Beyond the Numbers: What This Clustering Reveals
This clustering analysis challenges several industry assumptions. First, the relatively consistent IMDb ratings across clusters (ranging from 6.5 to 7.0) suggests that budget size has surprisingly little impact on audience reception. The data shows that viewers can appreciate both a well-executed low-budget film and a blockbuster spectacle.
Moreover, the clustering reveals that financial success follows multiple paths. While Cluster 4’s blockbusters represent the traditional “spend big to win big” approach, Cluster 3’s efficient innovators demonstrate that creativity and strategic resource allocation can yield even better returns.
The stark contrast between financial performance and audience ratings, particularly in Clusters 2 and 5, highlights a crucial insight: the market for adaptations is more complex than simple quality metrics suggest. Success requires not just faithful adaptation and technical excellence, but also precise market positioning and timing.

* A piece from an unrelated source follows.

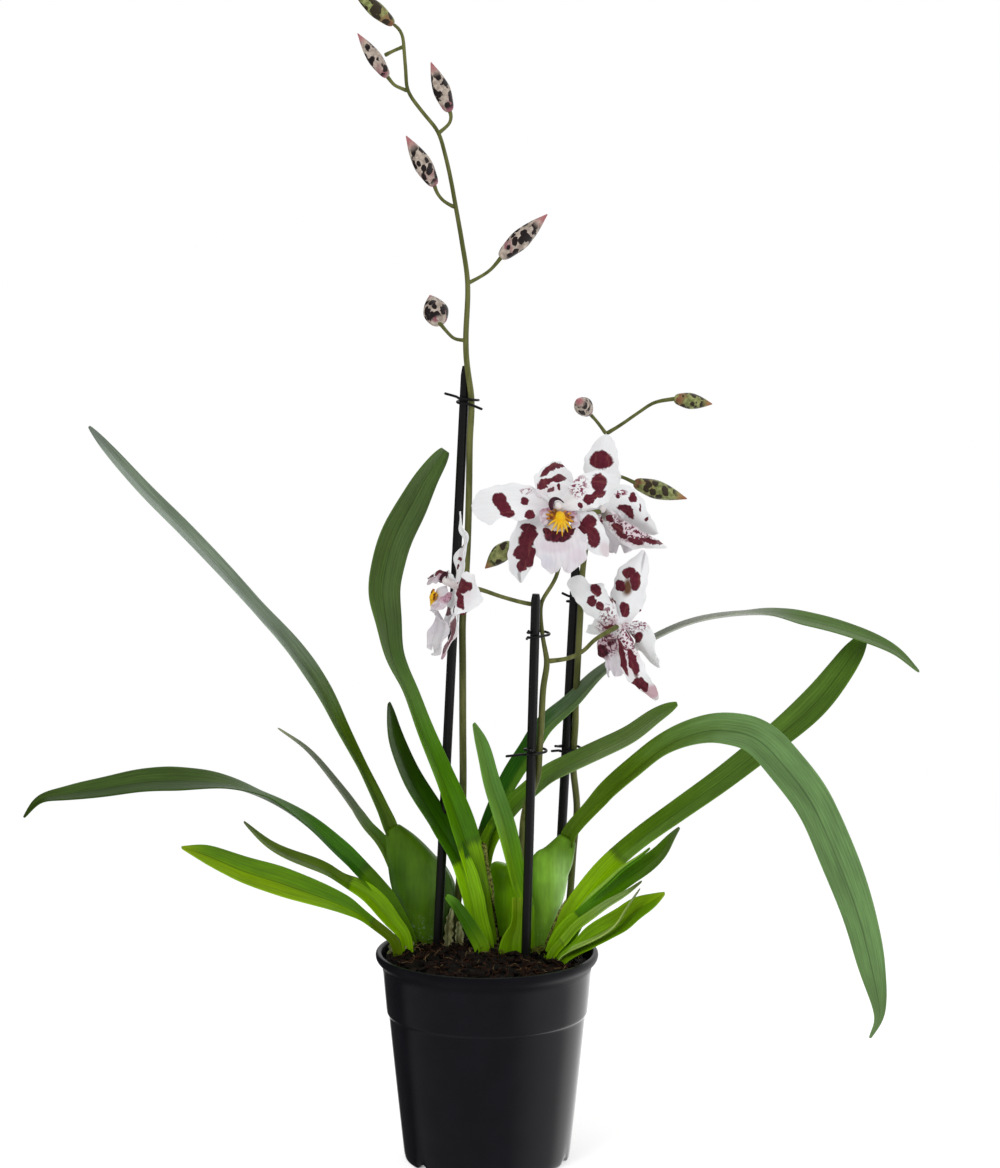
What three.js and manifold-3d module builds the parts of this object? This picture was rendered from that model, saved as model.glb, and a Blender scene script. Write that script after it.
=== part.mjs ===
// Potted odontonia orchid in a black nursery pot.
// Millimetres, +Z up. The origin is the centre of the pot's base, on the surface it stands on.
// +X is the plant's right and +Y is its back.
import * as THREE from 'three';
import { mergeVertices } from 'three/addons/utils/BufferGeometryUtils.js';
import Module from 'manifold-3d';

const wasm = await Module();
wasm.setup();

// Driving dimensions
const POT_HEIGHT = 115;
const RIM_RADIUS = 60;
const BASE_RADIUS = 45;
const STEP_HEIGHT = 82;
const WALL = 1.3;
const FLOOR = 2.2;
const GAP = 0.3;
const SOIL_TOP = 109.5;
const SOIL_HEAP = 5;
const SOIL_SLOPE = 0.04;
const SOIL_RELIEF = 1.6;
const STAKE_RADIUS = 2.5;
const STAKE_DEPTH = 70;
const LEAF_THICKNESS = 1.0;
const TEPAL_THICKNESS = 0.9;
const TIE_WIRE = 0.75;
const ROOT_DEPTH = 96;
const POT_SEGMENTS = 40;
const SOIL_SEGMENTS = 24;
const BARK_CHIPS = 13;
const SMOOTHING = 0.03;

// Finishes
const finish = (color, roughness, metalness = 0) =>
  new THREE.MeshStandardMaterial({ color, roughness, metalness });
const MATERIALS = {
  pot: finish('#1e1f22', 0.35),
  soil: finish('#2a1a12', 0.95),
  stake: finish('#1b1a1c', 0.45),
  tie: finish('#101012', 0.4),
  bulb: finish('#4d7a34', 0.4),
  leaf: finish('#3f6f2f', 0.45),
  sheath: finish('#7fa52c', 0.5),
  stem: finish('#7f8f45', 0.5),
  bud: finish('#a9a37e', 0.55),
  tepal: finish('#efeaec', 0.6),
  lip: finish('#e3d5e2', 0.6),
};

// Smooth value at u from a few [u, value] keys, by cubic Hermite spans
function keyed(keys, u) {
  const last = keys.length - 1;
  if (u <= keys[0][0]) return keys[0][1];
  if (u >= keys[last][0]) return keys[last][1];
  let i = 0;
  while (u > keys[i + 1][0]) i += 1;
  const slope = (k) => {
    const a = keys[Math.max(k - 1, 0)];
    const b = keys[Math.min(k + 1, last)];
    return (b[1] - a[1]) / (b[0] - a[0]);
  };
  const span = keys[i + 1][0] - keys[i][0];
  const t = (u - keys[i][0]) / span;
  const t2 = t * t;
  const t3 = t2 * t;
  return (2 * t3 - 3 * t2 + 1) * keys[i][1]
    + (t3 - 2 * t2 + t) * span * slope(i)
    + (3 * t2 - 2 * t3) * keys[i + 1][1]
    + (t3 - t2) * span * slope(i + 1);
}

// Straight-line value at u from a few [u, number] keys
function ramp(keys, u) {
  if (u <= keys[0][0]) return keys[0][1];
  for (let i = 1; i < keys.length; i += 1) {
    if (u <= keys[i][0]) {
      const t = (u - keys[i - 1][0]) / (keys[i][0] - keys[i - 1][0]);
      return THREE.MathUtils.lerp(keys[i - 1][1], keys[i][1], t);
    }
  }
  return keys[keys.length - 1][1];
}

// Curve through hand-chosen points, spaced by chord length
class Route extends THREE.Curve {
  constructor(points) {
    super();
    const at = [0];
    for (let i = 1; i < points.length; i += 1) {
      const [a, b] = [points[i - 1], points[i]];
      at.push(at[i - 1] + Math.hypot(b[0] - a[0], b[1] - a[1], b[2] - a[2]));
    }
    const total = at[at.length - 1];
    this.axes = [0, 1, 2].map((axis) => points.map((p, i) => [at[i] / total, p[axis]]));
    this.total = total;
  }

  getPoint(t, target = new THREE.Vector3()) {
    return target.set(...this.axes.map((keys) => keyed(keys, t)));
  }

  getTangent(t, target = new THREE.Vector3()) {
    const step = 0.002;
    const a = this.getPoint(Math.max(t - step, 0));
    const b = this.getPoint(Math.min(t + step, 1));
    return target.copy(b).sub(a).normalize();
  }
}

// Tangent, side and face directions of a route at u
function frameAt(route, facing, u) {
  const tangent = route.getTangent(u);
  const aim = new THREE.Vector3(
    ramp(facing.map(([k, v]) => [k, v[0]]), u),
    ramp(facing.map(([k, v]) => [k, v[1]]), u),
    ramp(facing.map(([k, v]) => [k, v[2]]), u),
  );
  const side = tangent.clone().cross(aim).normalize();
  const face = side.clone().cross(tangent).normalize();
  return { centre: route.getPoint(u), tangent, side, face };
}

// Thin blade: two faces split alike, closed round the edge and at both ends
function bladeGeometry(blade, grow = 0) {
  const { route, facing, halfWidth, fold, thickness, along, across, ruffle = 0 } = blade;
  const { left = halfWidth, right = halfWidth } = blade;
  const positions = [];
  const indices = [];
  const row = across + 1;
  const layer = (along + 1) * row;
  for (const top of [1, -1]) {
    for (let i = 0; i <= along; i += 1) {
      const u = i / along;
      const { centre, tangent, side, face } = frameAt(route, facing, u);
      if (i === 0) centre.addScaledVector(tangent, -grow);
      if (i === along) centre.addScaledVector(tangent, grow);
      const widths = [left, right].map((keys) => Math.max(keyed(keys, u), 0.5) + grow);
      const middle = (widths[0] + widths[1]) / 2;
      const angle = THREE.MathUtils.degToRad(ramp(fold, u));
      for (let j = 0; j <= across; j += 1) {
        const v = (2 * j) / across - 1;
        const half = thickness * 0.5 * (1.2 - 0.4 * Math.abs(v)) + grow;
        const wave = ruffle * v * v * Math.sin(u * 15 + (v > 0 ? 0.9 : 2.6)) * Math.sin(Math.PI * u);
        const out = v === 0
          ? face.clone().multiplyScalar(Math.min(1 / Math.cos(angle), 2))
          : face.clone().multiplyScalar(Math.cos(angle))
            .addScaledVector(side, -Math.sign(v) * Math.sin(angle));
        const point = centre.clone()
          .addScaledVector(side, v * widths[v < 0 ? 0 : 1] * Math.cos(angle))
          .addScaledVector(face, (Math.abs(v) - 0.5) * middle * Math.sin(angle) + wave)
          .addScaledVector(out, top * half);
        positions.push(point.x, point.y, point.z);
      }
    }
  }
  const quad = (a, b, c, d) => indices.push(a, b, c, a, c, d);
  for (let i = 0; i < along; i += 1) {
    for (let j = 0; j < across; j += 1) {
      const a = i * row + j;
      const [b, c, d] = [a + 1, a + row + 1, a + row];
      indices.push(a, b, c, a, c, d);
      indices.push(a + layer, c + layer, b + layer, a + layer, d + layer, c + layer);
    }
    const left = i * row;
    quad(left, left + row, left + row + layer, left + layer);
    const right = left + across;
    quad(right, right + layer, right + row + layer, right + row);
  }
  for (let j = 0; j < across; j += 1) {
    quad(j, j + layer, j + 1 + layer, j + 1);
    const end = along * row + j;
    quad(end, end + 1, end + 1 + layer, end + layer);
  }
  const geometry = new THREE.BufferGeometry();
  geometry.setAttribute('position', new THREE.Float32BufferAttribute(positions, 3));
  geometry.setIndex(indices);
  return geometry;
}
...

These patterns suggest that the future of successful adaptations might lie not in simply choosing between high or low budgets, but in making strategic choices about how to allocate resources based on the unique demands of each project. The most successful adaptations of tomorrow might be those that learn from all five clusters, combining the efficiency of Cluster 3, the audience connection of Cluster 2, and the production values of Cluster 4 in proportions appropriate to their specific source material and target audience.
Does Spending More Pay Off?
Our analysis provides a layered answer to this question. High budgets often correlate with high revenues, but ROI reveals a different truth: profitability lies in strategic allocation, not just size. Well-executed blockbusters can dominate both financially and critically, while the potential of low-budget ingenuity is still considerable.
Ultimately, success in adaptations isn’t just about money—it’s about the stories we tell and the connections we forge with audiences. Visualizations like these remind us that cinema’s greatest magic often lies beyond the numbers, in the creative processes that bring stories to life.